Ma non ci sono soltanto richieste di appuntamenti online o d’incontri sessuali a definire il lato oscuro di LinkedIn: un altro 30 per cento delle intervistate ha subìto richieste di informazioni personali o intime e oltre una su dieci si è vista inviare contenuti espliciti non richiesti. Nata per il business, ora la piattaforma rischia di avvicinarsi sempre più a Tinder. Al punto che alcuni anni fa è nata addirittura un’applicazione ad hoc, BeLinked, che consente di trovare singleproprio attraverso LinkedIn.
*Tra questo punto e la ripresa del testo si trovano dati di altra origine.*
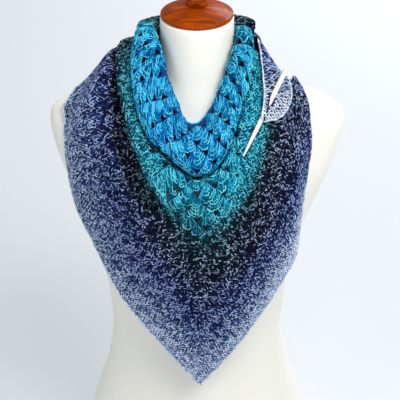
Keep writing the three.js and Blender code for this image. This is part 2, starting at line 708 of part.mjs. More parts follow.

Ovviamente l’app appartiene a un’azienda diversa dal colosso americano della piattaforma, ma si aggancerebbe a quest’ultima per scovare profili interessanti da incrociare, prendendo come parametri gli interessi professionali, le ambizioni e gli obiettivi lavorativi futuri degli utenti. Dal canto suo, LinkedIn è ben consapevole del fenomeno e cerca di limitarne la portata: ormai da qualche anno, infatti, invia un promemoria agli utenti per ricordare loro l’opportunità di effettuare conversazioni di livello professionale e tenere toni adeguati in post, commenti e messaggi. Inoltre, invita tutti gli utenti a segnalare «qualsiasi atteggiamento o contenuto inappropriato», in modo da arginare i comportamenti inadatti e recuperare l’uso per cui la piattaforma era stata pensata in origine.